I went to a local hip-hop concert at one of the clubs in San Jose downtown. It was a very novel experience. I am too introverted to make this a regular event in my life, but it was interesting. I had gone to support a musician I had met recently. It was a relaxed atmosphere and people seemed to genuinely enjoy being there.
I am off to a Marilyn Manson concert in October! I can’t get the Cupid Carries a Gun track out of my head.
As my friend gently mops away the make-up with a cotton wad, she tells me that it is amusing I like Marilyn Manson when a bit of eye-liner sends me into near full-blown panic. She has a valid point. Then again, my fondness for shape-shifting, androgynous artists is based more on their shape-shifting, androgynous selves than on the props they use to make that happen.
I have committed to a Make A Wish novel this year. It will be my Nanowrimo too. Two birds, one stone, etc. It is coming along well, and it is a relief to have the muse back from where-ever it had buggered off to in the last three-four years.
The first week was rough, since I wanted to write badly and was prevented by the ligament tear in my hand. It has been smoother after that. I feel grounded in myself in a way I haven’t in years, grounded by typing words rapidly, by stories unfolding in my head effortlessly. It is a scary place to be, I feel, because it reminds me every moment of how it was like to not have this.
The writing itself is coarse, like a foal learning to walk. No, that is the wrong analogy. This is like re-learning to walk, after a long time of being stuck bed-ridden. I shudder at the words when I re-read them. I was a better writer, before the long stint of lost motivation. It is getting better, I can see, as can my editor, and it is a relief to see it improve in bits and spurts. I can even console myself, without too much stretching of the truth, that it will eventually be what it was. I miss the sharpness and loveliness that leap out from earlier pieces. Still, re-learning is learning too, and I must possess myself in patience.

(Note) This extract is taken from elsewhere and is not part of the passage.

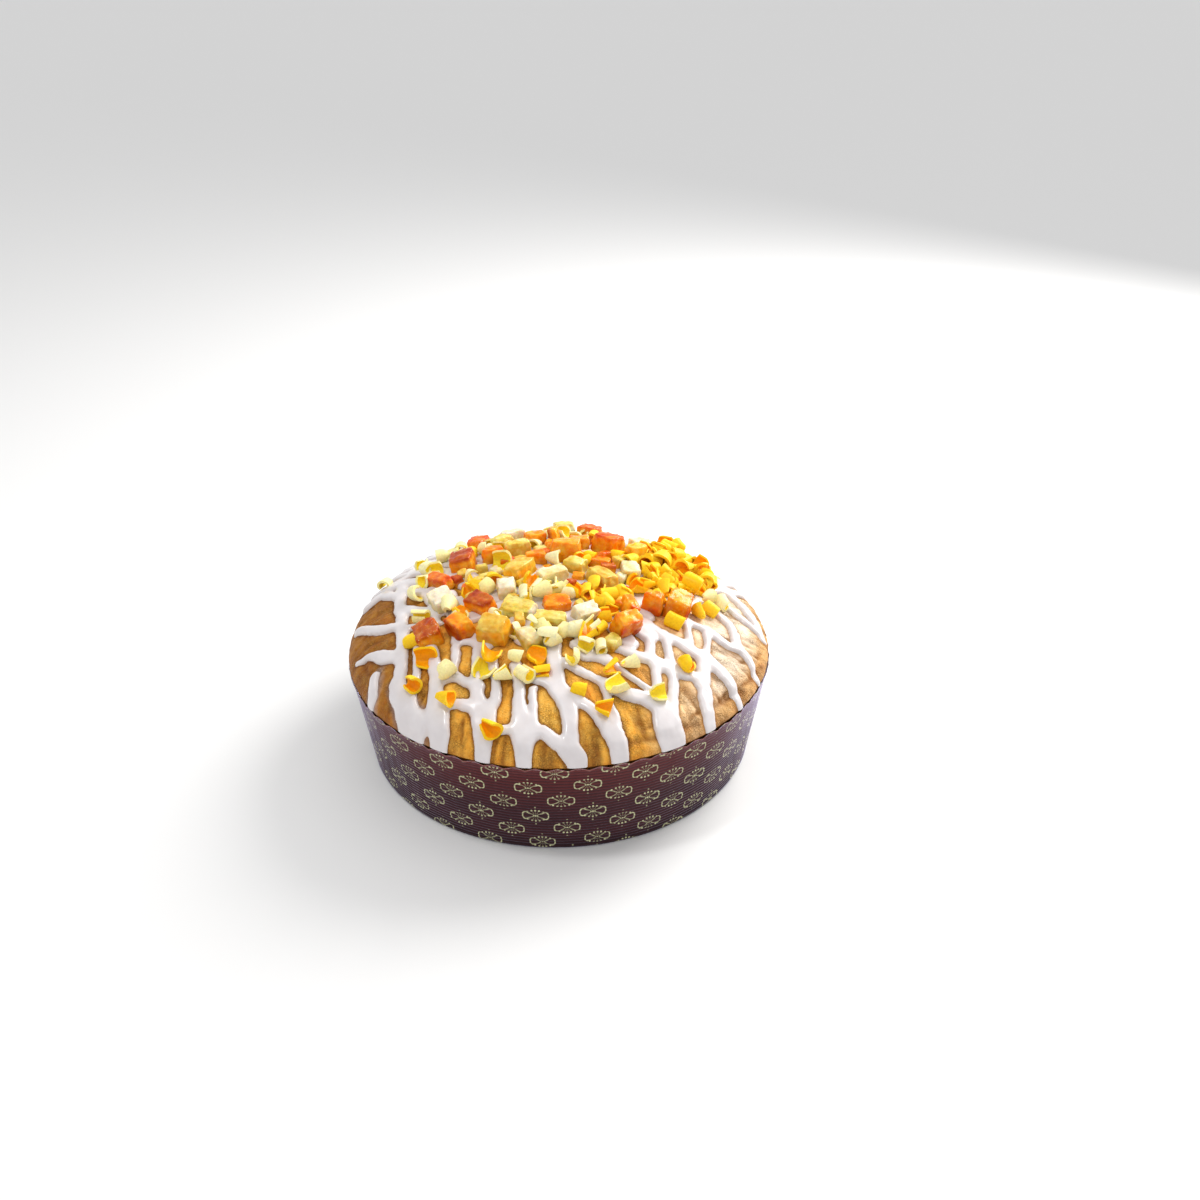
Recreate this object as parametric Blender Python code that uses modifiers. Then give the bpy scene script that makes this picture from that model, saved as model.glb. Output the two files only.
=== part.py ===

Life had not been bleak and there had been joy aplenty, but I had felt so empty, if that makes sense. Now, nothing is particularly on an even keel, and I suspect I shall never sail on an even keel through my life, but every morning when I wake up, I feel a sense of rightness, a sense of purpose, and I can’t wait to put words to paper. I think I might be rambling, but the tl;dr of it is that I am feeling myself for the first time in years, and it is rather frightening, because I am afraid to lose this again. There is nothing to be done about the fear component, except learning to live with it.
For now, I must stop this and rush back to my story. Apologies for the meandering.